>>>>>
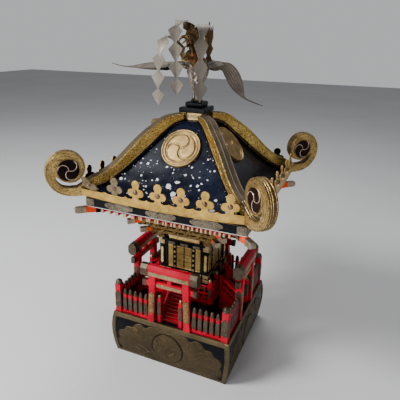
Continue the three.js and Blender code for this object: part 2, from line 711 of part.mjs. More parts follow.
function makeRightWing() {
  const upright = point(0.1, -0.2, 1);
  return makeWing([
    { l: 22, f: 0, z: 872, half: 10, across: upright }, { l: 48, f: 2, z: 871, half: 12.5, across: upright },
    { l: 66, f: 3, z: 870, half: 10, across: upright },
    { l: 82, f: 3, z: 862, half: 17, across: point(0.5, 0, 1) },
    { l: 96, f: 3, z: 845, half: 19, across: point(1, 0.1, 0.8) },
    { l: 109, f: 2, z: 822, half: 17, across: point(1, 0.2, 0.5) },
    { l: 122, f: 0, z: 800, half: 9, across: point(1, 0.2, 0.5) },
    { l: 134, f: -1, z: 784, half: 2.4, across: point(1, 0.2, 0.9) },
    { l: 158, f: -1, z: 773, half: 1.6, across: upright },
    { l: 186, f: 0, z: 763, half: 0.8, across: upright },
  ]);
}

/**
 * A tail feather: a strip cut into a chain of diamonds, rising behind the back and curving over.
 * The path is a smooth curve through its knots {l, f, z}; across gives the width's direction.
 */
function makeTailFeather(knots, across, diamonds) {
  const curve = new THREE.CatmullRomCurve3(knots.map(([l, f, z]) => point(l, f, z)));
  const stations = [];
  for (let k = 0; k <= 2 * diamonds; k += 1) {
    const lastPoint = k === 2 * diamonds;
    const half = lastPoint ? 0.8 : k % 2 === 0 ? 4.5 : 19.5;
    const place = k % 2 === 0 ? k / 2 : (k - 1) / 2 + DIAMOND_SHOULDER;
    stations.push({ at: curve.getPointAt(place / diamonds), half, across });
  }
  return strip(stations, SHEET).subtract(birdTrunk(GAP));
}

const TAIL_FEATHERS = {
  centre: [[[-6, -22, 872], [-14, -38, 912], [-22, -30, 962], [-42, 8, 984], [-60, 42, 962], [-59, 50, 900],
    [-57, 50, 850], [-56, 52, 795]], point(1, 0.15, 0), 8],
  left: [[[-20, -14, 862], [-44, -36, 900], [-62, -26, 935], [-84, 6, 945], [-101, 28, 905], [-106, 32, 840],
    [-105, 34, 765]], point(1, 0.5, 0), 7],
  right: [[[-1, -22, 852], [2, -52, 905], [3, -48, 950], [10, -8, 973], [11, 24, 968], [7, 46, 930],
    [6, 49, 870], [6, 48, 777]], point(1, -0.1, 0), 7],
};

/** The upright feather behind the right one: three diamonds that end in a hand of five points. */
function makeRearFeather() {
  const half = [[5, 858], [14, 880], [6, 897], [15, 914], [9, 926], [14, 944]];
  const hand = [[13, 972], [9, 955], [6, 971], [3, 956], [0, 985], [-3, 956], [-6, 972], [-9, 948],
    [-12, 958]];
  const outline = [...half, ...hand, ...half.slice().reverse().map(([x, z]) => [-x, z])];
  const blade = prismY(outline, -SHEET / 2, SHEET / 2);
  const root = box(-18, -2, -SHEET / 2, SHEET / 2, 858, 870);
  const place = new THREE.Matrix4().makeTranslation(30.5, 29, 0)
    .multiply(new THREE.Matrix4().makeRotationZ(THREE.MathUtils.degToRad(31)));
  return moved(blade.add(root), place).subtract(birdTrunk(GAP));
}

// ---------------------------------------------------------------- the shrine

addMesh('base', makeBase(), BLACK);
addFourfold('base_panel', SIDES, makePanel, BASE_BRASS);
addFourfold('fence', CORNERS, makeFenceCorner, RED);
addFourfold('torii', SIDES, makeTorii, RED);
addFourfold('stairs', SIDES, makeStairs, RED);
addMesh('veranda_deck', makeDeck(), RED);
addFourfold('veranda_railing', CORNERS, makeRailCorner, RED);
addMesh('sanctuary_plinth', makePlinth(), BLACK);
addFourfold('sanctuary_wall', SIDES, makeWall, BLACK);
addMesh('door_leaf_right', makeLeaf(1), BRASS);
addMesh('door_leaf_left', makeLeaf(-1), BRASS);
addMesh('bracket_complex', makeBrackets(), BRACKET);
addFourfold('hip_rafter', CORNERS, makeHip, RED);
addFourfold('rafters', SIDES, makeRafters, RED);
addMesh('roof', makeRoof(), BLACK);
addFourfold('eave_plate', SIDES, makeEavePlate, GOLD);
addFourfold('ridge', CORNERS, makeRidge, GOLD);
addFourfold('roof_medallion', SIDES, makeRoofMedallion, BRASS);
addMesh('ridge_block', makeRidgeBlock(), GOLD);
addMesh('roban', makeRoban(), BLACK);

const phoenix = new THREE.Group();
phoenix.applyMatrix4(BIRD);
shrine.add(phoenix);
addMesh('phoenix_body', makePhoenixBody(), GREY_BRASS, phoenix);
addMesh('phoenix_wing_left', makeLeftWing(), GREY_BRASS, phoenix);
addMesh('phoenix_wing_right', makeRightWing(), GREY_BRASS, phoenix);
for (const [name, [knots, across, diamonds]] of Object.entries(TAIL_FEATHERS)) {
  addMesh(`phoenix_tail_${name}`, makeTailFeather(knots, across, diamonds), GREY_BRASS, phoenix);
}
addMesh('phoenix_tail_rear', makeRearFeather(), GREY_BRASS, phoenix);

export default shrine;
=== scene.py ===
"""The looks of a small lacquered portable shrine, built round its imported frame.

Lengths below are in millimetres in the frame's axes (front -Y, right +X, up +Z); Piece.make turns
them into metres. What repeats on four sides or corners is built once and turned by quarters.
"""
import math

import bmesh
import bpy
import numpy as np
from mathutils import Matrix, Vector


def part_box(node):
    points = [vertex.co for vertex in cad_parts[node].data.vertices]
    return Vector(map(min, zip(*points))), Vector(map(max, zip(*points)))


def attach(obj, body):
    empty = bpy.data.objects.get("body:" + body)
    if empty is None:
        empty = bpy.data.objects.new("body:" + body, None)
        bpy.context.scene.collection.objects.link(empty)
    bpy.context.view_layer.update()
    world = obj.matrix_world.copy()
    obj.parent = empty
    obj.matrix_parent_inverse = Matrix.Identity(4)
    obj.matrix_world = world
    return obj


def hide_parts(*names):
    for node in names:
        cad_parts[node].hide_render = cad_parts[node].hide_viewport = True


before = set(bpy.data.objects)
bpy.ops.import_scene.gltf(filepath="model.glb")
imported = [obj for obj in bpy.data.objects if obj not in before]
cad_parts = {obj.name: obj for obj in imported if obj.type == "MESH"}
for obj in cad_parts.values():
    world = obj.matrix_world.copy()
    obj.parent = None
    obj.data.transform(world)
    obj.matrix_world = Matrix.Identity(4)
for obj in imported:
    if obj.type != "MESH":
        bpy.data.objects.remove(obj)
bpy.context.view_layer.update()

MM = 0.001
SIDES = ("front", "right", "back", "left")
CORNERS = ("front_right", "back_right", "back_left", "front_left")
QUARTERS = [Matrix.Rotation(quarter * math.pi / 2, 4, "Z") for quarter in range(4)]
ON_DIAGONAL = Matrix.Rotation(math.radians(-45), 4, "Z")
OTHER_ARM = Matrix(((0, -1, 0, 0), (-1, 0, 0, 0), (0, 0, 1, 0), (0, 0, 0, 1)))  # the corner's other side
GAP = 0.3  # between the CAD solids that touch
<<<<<
- [Task statement]
Between the line containing "const phoenix = new THREE.Group();" and the line containing "points = [vertex.co" lies the part to return. Return it exactly, counting both of those lines.

- [Task answer]
const phoenix = new THREE.Group();
phoenix.applyMatrix4(BIRD);
shrine.add(phoenix);
addMesh('phoenix_body', makePhoenixBody(), GREY_BRASS, phoenix);
addMesh('phoenix_wing_left', makeLeftWing(), GREY_BRASS, phoenix);
addMesh('phoenix_wing_right', makeRightWing(), GREY_BRASS, phoenix);
for (const [name, [knots, across, diamonds]] of Object.entries(TAIL_FEATHERS)) {
  addMesh(`phoenix_tail_${name}`, makeTailFeather(knots, across, diamonds), GREY_BRASS, phoenix);
}
addMesh('phoenix_tail_rear', makeRearFeather(), GREY_BRASS, phoenix);

export default shrine;
=== scene.py ===
"""The looks of a small lacquered portable shrine, built round its imported frame.

Lengths below are in millimetres in the frame's axes (front -Y, right +X, up +Z); Piece.make turns
them into metres. What repeats on four sides or corners is built once and turned by quarters.
"""
import math

import bmesh
import bpy
import numpy as np
from mathutils import Matrix, Vector


def part_box(node):
    points = [vertex.co for vertex in cad_parts[node].data.vertices]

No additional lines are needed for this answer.